A bill that would give same-sex partners family status for legal resident applicants was introduced Tuesday in the U.S. House of Representatives. The bill is supported by President Barack Obama, who mentioned the idea in his own immigration reform proposal. Some Republicans have warned that adding language about same-sex couples could fracture the already fragile bipartisan coalition that has formed in favor of immigration reform.
The Uniting American Families Act was introduced by Rep. Jerrold Nadler (D-N.Y.), who also introduced the same bill in the previous, 112th, Congress. It has 10 co-sponsors so far, all Democrats, including Minority Leader Nancy Pelosi (D-Calif.) and Democratic Whip Steny Hoyer (D-Md.). More co-sponsors will likely be added. The previous version had 144 co-sponsors.

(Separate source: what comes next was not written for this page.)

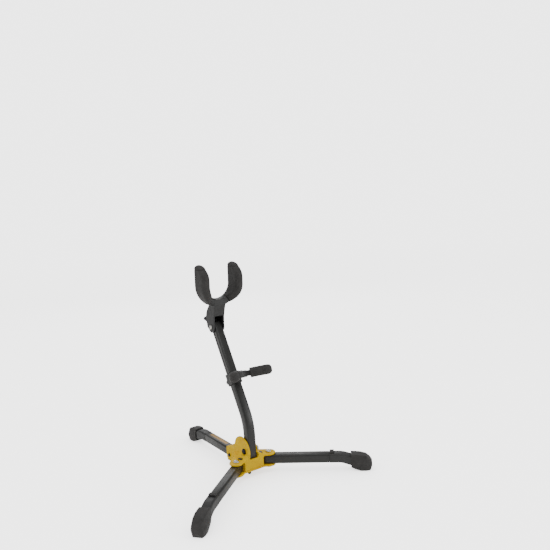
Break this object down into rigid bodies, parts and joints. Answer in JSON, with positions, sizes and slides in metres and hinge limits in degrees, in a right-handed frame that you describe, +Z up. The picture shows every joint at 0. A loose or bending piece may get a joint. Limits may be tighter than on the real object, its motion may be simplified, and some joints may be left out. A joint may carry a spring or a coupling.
{
  "type": "saxophone stand",
  "caption": "Folding three-legged floor stand for an alto or tenor saxophone, with a leaning mast, a sliding padded lower rest and a U-shaped rubber bell yoke.",
  "frame": {"origin": "on the floor, under the middle of the footprint", "axes": "-Y faces the side where the saxophone body goes, +X is to the right of someone looking from the front leg side towards the rear leg, +Z is up"},
  "size_m": [0.3864, 0.3923, 0.4051],
  "materials": {
    "black_paint": "satin black powder coat on steel",
    "yellow_casting": "satin yellow powder coat",
    "rubber": "matt moulded black rubber",
    "black_plastic": "fine-textured moulded black nylon",
    "plated_steel": "bright zinc or nickel plating",
    "black_steel": "black oxide on steel"
  },
  "bodies": {
    "base": {"base_screw_front": "black_steel", "base_screw_rear_left": "black_steel", "base_screw_rear_right": "black_steel", "hub_base_plate": "yellow_casting", "hub_housing": "yellow_casting", "left_leg_pivot_bolt": "plated_steel", "left_leg_pivot_nut": "plated_steel", "mast_pivot_bolt": "black_steel", "mast_pivot_nut": "plated_steel", "rear_foot": "rubber", "rear_leg_elbow": "black_plastic", "rear_leg_end_plug": "black_plastic", "rear_leg_screw_left": "black_steel", "rear_leg_screw_right": "black_steel", "rear_leg_tube": "black_paint", "right_leg_pivot_bolt": "plated_steel", "right_leg_pivot_nut": "plated_steel"},
    "left_leg": {"left_leg_tube": "black_paint", "left_leg_end_plug": "black_plastic", "left_leg_elbow": "black_plastic", "left_foot": "rubber", "left_leg_bumper": "rubber"},
    "right_leg": {"right_leg_tube": "black_paint", "right_leg_end_plug": "black_plastic", "right_leg_elbow": "black_plastic", "right_foot": "rubber", "right_leg_bumper": "rubber"},
    "left_button": {"left_leg_lock_button": "black_plastic"},
    "right_button": {"right_leg_lock_button": "black_plastic"},
    "mast": {"mast_tube": "black_paint", "mast_foot_plug": "black_plastic", "mast_top_plug": "black_plastic"},
    "lower_rest": {"rest_collar": "black_plastic", "rest_pivot_bolt": "plated_steel", "rest_pivot_nut": "plated_steel"},
    "height_knob": {"rest_height_knob": "black_plastic"},
    "rest_cradle": {"rest_arm": "black_paint", "left_rest_rubber": "rubber", "right_rest_rubber": "rubber", "left_rest_cap": "rubber", "right_rest_cap": "rubber"},
    "yoke": {"yoke_bracket": "black_plastic", "yoke_arch": "black_paint", "left_yoke_rubber": "rubber", "right_yoke_rubber": "rubber", "left_yoke_cap": "rubber", "right_yoke_cap": "rubber", "yoke_pivot_bolt": "plated_steel", "yoke_pivot_nut": "plated_steel", "yoke_plunger_spring": "plated_steel"},
    "yoke_plunger": {"yoke_lock_plunger": "black_steel"}
  },
  "joints": [
    {"name": "left_leg_fold", "type": "hinge", "parent": "base", "child": "left_leg", "pos_m": [-0.03639, -0.06003, 0.025], "axis": [0, 0, -1], "range_deg": [0, 130]},
    {"name": "right_leg_fold", "type": "hinge", "parent": "base", "child": "right_leg", "pos_m": [0.03639, -0.06003, 0.025], "axis": [0, 0, 1], "range_deg": [0, 130]},
    {"name": "left_button_press", "type": "slide", "parent": "base", "child": "left_button", "axis": [0, 0, -1], "range_m": [0, 0.002], "stiffness_N_per_m": 400},
    {"name": "right_button_press", "type": "slide", "parent": "base", "child": "right_button", "axis": [0, 0, -1], "range_m": [0, 0.002], "stiffness_N_per_m": 400},
    {"name": "mast_fold", "type": "hinge", "parent": "base", "child": "mast", "pos_m": [0, -0.0535, 0.05], "axis": [-1, 0, 0], "range_deg": [0, 60]},
    {"name": "rest_height", "type": "slide", "parent": "mast", "child": "lower_rest", "axis": [0, 0.5, 0.866], "range_m": [-0.035, 0.035]},
    {"name": "height_knob_turn", "type": "hinge", "parent": "lower_rest", "child": "height_knob", "pos_m": [0, -0.0085, 0.18044], "axis": [0, 0.866, -0.5], "range_deg": [0, 360]},
    {"name": "rest_tilt", "type": "hinge", "parent": "lower_rest", "child": "rest_cradle", "pos_m": [0, -0.02842, 0.19194], "axis": [1, 0, 0], "range_deg": [-20, 20]},
    {"name": "yoke_fold", "type": "hinge", "parent": "mast", "child": "yoke", "pos_m": [0, 0.04725, 0.277], "axis": [1, 0, 0], "range_deg": [0, 90]},
    {"name": "yoke_plunger_pull", "type": "slide", "parent": "yoke", "child": "yoke_plunger", "axis": [0, 0.9781, 0.2083], "range_m": [0, 0.005], "stiffness_N_per_m": 600}
  ]
}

The bill would add "permanent partner" to the list of those who could qualify for legal residency as a family member. Under current law, there is no cap on the number of immigrant visas granted to direct family members – spouses and children. Permanent partners and adopted children of permanent partners would be added to that list of direct family members.
If the language of the bill that was introduced in the 112th Congress remains intact, it would only apply to homosexual couples in states that do not allow same-sex marriage. Heterosexual couples would still, presumably, have to marry. The bill appears to assume that same-sex couples in states that allow same-sex marriage would be allowed family status if they got married.
According to the language of the bill, a "permanent partner" relationship is two adults, 18 years old or older, who are "in a committed, intimate relationship," and "intend a lifelong commitment." The relationship is "financially interdependent" and exclusive (they cannot also be married or in a "permanent partnership" with another person). They may not be blood relatives up to the third degree, and they must be "unable to contract ... a marriage cognizable under this Act."
The bill would also give family status to adopted children of same-sex couples.
White House sources told The Christian Post that the UAFA is consistent with what President Barack Obama called for when he announced his immigration reform proposal last Tuesday.
A White House fact sheet states that Obama's proposal "treats same-sex families as families by giving U.S. citizens and lawful permanent residents the ability to seek a visa on the basis of a permanent relationship with a same-sex partner."
Sen. Patrick Leahy (D-Vt.) will attempt to add a version of the UAFA to the Senate's immigration reform bill while it is in the Judiciary Committee, which Leahy chairs.
In a Tuesday interview with Buzzfeed, Sen. Marco Rubio (R-Fla.), one of the "gang of eight" senators working on immigration reform, warned that including gay partners in the immigration debate could break apart the bipartisan coalition that has been built in favor of immigration reform.
"The immigration issue has so many landmines and pitfalls that it's going to be hard enough to do, as is. I think if [family status for gay partners] becomes a central issue in the debate, it's just going to make it harder to get it done because there's going to be a lot of strong feelings about it on both sides," Rubio said.
Sens. Lindsey Graham (R-S.C.) and John McCain (R-Ariz.) have already expressed similar sentiments.
The Christian Post contacted Rep. Nadler's office for clarification of some of the finer points of the bill, but has not received a response at the time of publication.